11. Apparatus in accordance with one of the preceding claims,
wherein the encoded audio signal is a bitstream as defined by the USAC standard,
wherein the processor (102) is configured to perform the second non-harmonic bandwidth
extension mode as defined by the USAC standard, and
wherein the input interface is configured to parse the bitstream comprising the encoded
audio signal in accordance with the USAC standard.
12. Apparatus in accordance with one of the preceding claims, wherein the processor (102)

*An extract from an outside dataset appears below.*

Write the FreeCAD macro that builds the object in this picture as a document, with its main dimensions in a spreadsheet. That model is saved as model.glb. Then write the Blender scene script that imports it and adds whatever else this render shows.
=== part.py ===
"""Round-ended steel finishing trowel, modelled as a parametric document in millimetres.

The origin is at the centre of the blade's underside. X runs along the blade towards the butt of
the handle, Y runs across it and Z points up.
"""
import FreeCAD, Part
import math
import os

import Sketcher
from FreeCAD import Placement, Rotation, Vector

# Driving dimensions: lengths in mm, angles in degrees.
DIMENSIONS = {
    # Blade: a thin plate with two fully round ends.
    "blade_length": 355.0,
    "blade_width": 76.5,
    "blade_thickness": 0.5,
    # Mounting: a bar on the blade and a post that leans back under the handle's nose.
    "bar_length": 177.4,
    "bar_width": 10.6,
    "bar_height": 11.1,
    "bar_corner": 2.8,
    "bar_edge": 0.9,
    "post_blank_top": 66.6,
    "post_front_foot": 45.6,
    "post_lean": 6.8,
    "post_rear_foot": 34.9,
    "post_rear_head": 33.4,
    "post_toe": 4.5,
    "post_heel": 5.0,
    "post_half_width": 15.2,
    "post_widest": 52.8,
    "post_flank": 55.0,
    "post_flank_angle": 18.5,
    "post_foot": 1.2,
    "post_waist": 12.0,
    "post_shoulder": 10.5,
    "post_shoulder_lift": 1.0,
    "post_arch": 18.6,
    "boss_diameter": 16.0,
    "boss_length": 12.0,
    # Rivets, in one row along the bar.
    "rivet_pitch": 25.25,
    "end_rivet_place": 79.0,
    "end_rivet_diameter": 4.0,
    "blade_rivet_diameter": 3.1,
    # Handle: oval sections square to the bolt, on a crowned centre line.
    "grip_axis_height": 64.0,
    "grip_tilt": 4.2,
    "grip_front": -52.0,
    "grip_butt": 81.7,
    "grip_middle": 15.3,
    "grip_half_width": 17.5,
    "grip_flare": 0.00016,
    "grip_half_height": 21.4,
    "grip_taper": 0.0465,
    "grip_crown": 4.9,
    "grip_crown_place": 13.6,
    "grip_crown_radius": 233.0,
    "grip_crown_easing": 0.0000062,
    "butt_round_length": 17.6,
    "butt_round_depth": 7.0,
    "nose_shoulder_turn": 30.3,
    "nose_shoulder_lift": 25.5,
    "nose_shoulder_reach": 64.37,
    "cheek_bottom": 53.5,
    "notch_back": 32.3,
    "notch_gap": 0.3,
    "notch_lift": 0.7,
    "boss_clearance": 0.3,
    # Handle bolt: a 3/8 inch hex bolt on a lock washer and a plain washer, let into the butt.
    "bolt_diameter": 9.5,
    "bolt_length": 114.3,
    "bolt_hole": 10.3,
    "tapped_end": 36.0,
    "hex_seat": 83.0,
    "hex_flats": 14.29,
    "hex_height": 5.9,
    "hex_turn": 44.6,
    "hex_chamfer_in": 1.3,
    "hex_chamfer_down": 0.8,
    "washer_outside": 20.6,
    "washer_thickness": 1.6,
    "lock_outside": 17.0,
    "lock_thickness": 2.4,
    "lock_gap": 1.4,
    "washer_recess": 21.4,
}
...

has memory and processing resources being sufficient for decoding the encoded audio
signal using the second non-harmonic bandwidth extension mode, wherein the memory
or processing resources are not sufficient for decoding the encoded audio signal using
the first harmonic bandwidth extension mode, when the encoded audio signal is an encoded
stereo or multichannel audio signal, and
wherein the processor (102) has memory and processing resources being sufficient for
decoding the encoded audio signal using the second non-harmonic bandwidth extension
mode and using the first harmonic bandwidth extension mode, when the encoded audio
signal is an encoded mono signal.
13. Method of decoding an encoded audio signal (101) comprising bandwidth extension control
data indicating either a first harmonic bandwidth extension mode or a second non-harmonic
bandwidth extension mode, comprising:
receiving (100) the encoded audio signal comprising the bandwidth extension control
data indicating either the first harmonic bandwidth extension mode or the second non-harmonic
bandwidth extension mode;
decoding (102) the audio signal (101) using the second non-harmonic bandwidth extension
mode; and
controlling (104) the decoding of the audio signal so that the second non-harmonic
bandwidth extension mode is used in the decoding, even when the bandwidth extension
control data indicates the first harmonic bandwidth extension mode for the encoded
signal.
14. Computer program for performing, when running on a computer, the method of decoding
an encoded audio signal in accordance with claim 13.